* Material
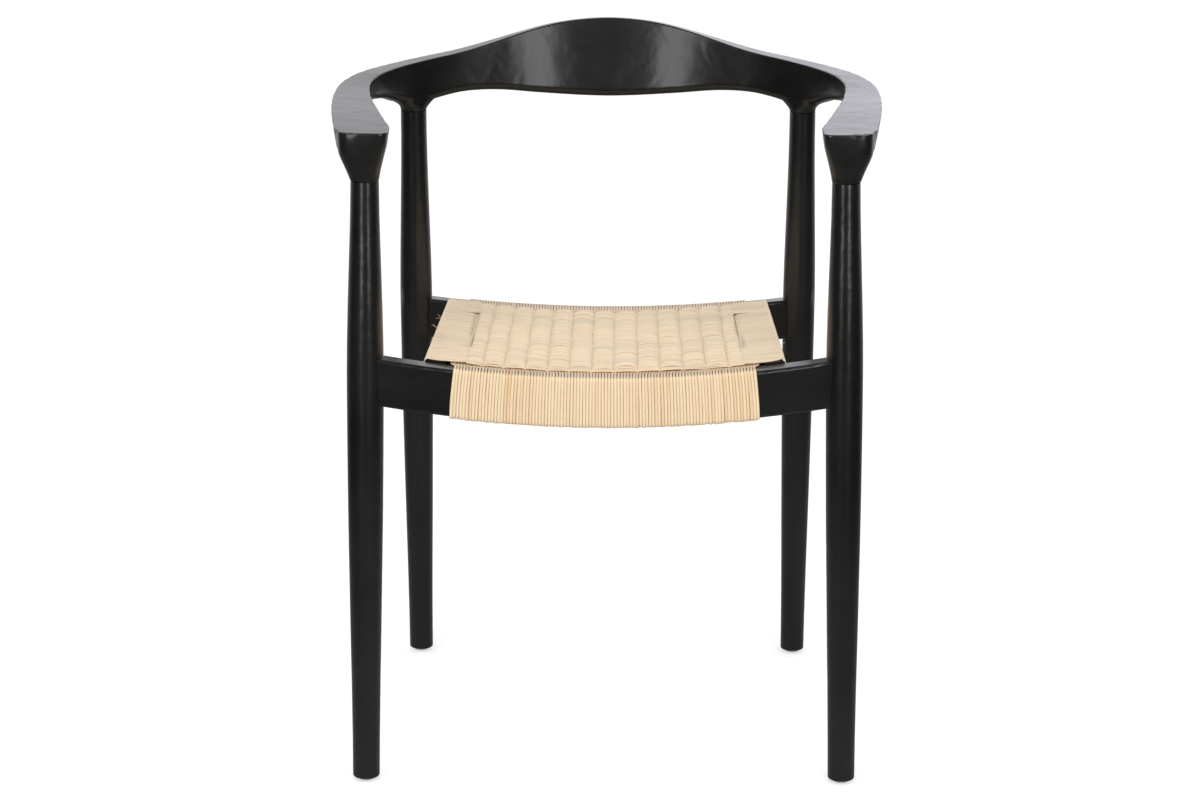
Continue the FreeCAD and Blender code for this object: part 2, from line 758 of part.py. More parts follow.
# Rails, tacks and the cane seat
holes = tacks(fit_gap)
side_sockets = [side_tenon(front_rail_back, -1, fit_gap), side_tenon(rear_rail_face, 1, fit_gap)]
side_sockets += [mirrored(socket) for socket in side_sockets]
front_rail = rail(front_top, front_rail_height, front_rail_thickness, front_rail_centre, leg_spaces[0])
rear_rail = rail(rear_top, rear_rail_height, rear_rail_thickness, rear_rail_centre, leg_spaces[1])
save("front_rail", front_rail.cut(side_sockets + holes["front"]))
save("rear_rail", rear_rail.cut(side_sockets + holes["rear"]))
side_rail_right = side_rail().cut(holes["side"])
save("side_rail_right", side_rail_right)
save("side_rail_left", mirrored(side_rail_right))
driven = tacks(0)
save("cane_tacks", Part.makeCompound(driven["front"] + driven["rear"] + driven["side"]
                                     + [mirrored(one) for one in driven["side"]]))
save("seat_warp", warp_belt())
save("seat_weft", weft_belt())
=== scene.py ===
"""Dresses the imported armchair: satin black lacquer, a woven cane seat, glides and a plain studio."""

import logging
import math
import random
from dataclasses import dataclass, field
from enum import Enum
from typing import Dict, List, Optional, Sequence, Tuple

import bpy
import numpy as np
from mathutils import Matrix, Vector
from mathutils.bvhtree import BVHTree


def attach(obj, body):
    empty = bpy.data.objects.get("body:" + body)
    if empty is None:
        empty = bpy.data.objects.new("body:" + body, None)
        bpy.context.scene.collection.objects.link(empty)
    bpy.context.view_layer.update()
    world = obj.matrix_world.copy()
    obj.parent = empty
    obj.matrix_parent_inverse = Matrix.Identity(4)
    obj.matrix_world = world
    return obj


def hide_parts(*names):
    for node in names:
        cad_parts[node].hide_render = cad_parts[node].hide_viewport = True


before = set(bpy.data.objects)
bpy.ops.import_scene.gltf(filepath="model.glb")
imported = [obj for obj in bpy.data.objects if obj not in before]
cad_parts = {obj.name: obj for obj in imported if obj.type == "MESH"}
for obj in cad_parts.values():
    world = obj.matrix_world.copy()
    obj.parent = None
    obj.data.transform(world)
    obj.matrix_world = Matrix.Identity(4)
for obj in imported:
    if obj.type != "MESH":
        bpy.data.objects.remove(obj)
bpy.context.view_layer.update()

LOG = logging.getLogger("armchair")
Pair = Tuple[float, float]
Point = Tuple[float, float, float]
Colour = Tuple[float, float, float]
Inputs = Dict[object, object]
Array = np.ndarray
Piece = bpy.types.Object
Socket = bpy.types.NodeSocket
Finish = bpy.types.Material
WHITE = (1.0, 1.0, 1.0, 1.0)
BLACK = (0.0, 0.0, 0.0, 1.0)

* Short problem
Please reproduce the entire listing, exactly as shown.

* Worked answer
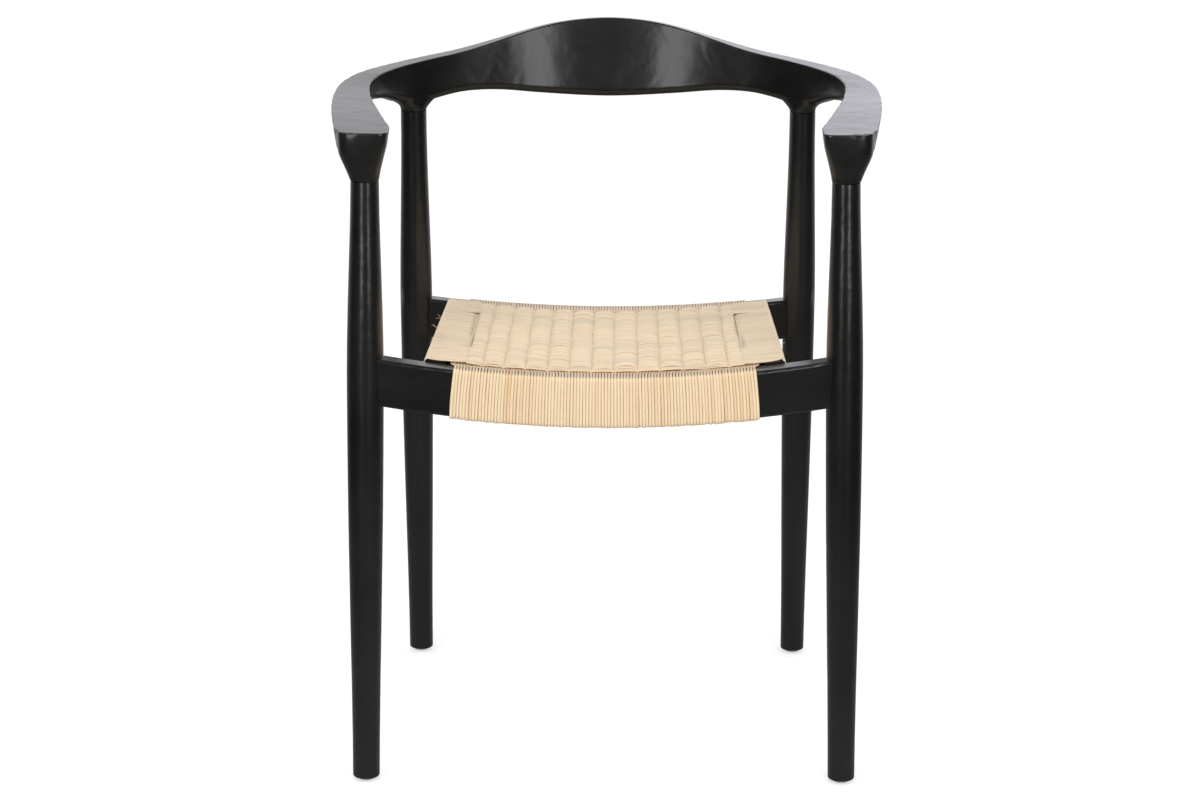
Continue the FreeCAD and Blender code for this object: part 2, from line 758 of part.py. More parts follow.
# Rails, tacks and the cane seat
holes = tacks(fit_gap)
side_sockets = [side_tenon(front_rail_back, -1, fit_gap), side_tenon(rear_rail_face, 1, fit_gap)]
side_sockets += [mirrored(socket) for socket in side_sockets]
front_rail = rail(front_top, front_rail_height, front_rail_thickness, front_rail_centre, leg_spaces[0])
rear_rail = rail(rear_top, rear_rail_height, rear_rail_thickness, rear_rail_centre, leg_spaces[1])
save("front_rail", front_rail.cut(side_sockets + holes["front"]))
save("rear_rail", rear_rail.cut(side_sockets + holes["rear"]))
side_rail_right = side_rail().cut(holes["side"])
save("side_rail_right", side_rail_right)
save("side_rail_left", mirrored(side_rail_right))
driven = tacks(0)
save("cane_tacks", Part.makeCompound(driven["front"] + driven["rear"] + driven["side"]
                                     + [mirrored(one) for one in driven["side"]]))
save("seat_warp", warp_belt())
save("seat_weft", weft_belt())
=== scene.py ===
"""Dresses the imported armchair: satin black lacquer, a woven cane seat, glides and a plain studio."""

import logging
import math
import random
from dataclasses import dataclass, field
from enum import Enum
from typing import Dict, List, Optional, Sequence, Tuple

import bpy
import numpy as np
from mathutils import Matrix, Vector
from mathutils.bvhtree import BVHTree


def attach(obj, body):
    empty = bpy.data.objects.get("body:" + body)
    if empty is None:
        empty = bpy.data.objects.new("body:" + body, None)
        bpy.context.scene.collection.objects.link(empty)
    bpy.context.view_layer.update()
    world = obj.matrix_world.copy()
    obj.parent = empty
    obj.matrix_parent_inverse = Matrix.Identity(4)
    obj.matrix_world = world
    return obj


def hide_parts(*names):
    for node in names:
        cad_parts[node].hide_render = cad_parts[node].hide_viewport = True


before = set(bpy.data.objects)
bpy.ops.import_scene.gltf(filepath="model.glb")
imported = [obj for obj in bpy.data.objects if obj not in before]
cad_parts = {obj.name: obj for obj in imported if obj.type == "MESH"}
for obj in cad_parts.values():
    world = obj.matrix_world.copy()
    obj.parent = None
    obj.data.transform(world)
    obj.matrix_world = Matrix.Identity(4)
for obj in imported:
    if obj.type != "MESH":
        bpy.data.objects.remove(obj)
bpy.context.view_layer.update()

LOG = logging.getLogger("armchair")
Pair = Tuple[float, float]
Point = Tuple[float, float, float]
Colour = Tuple[float, float, float]
Inputs = Dict[object, object]
Array = np.ndarray
Piece = bpy.types.Object
Socket = bpy.types.NodeSocket
Finish = bpy.types.Material
WHITE = (1.0, 1.0, 1.0, 1.0)
BLACK = (0.0, 0.0, 0.0, 1.0)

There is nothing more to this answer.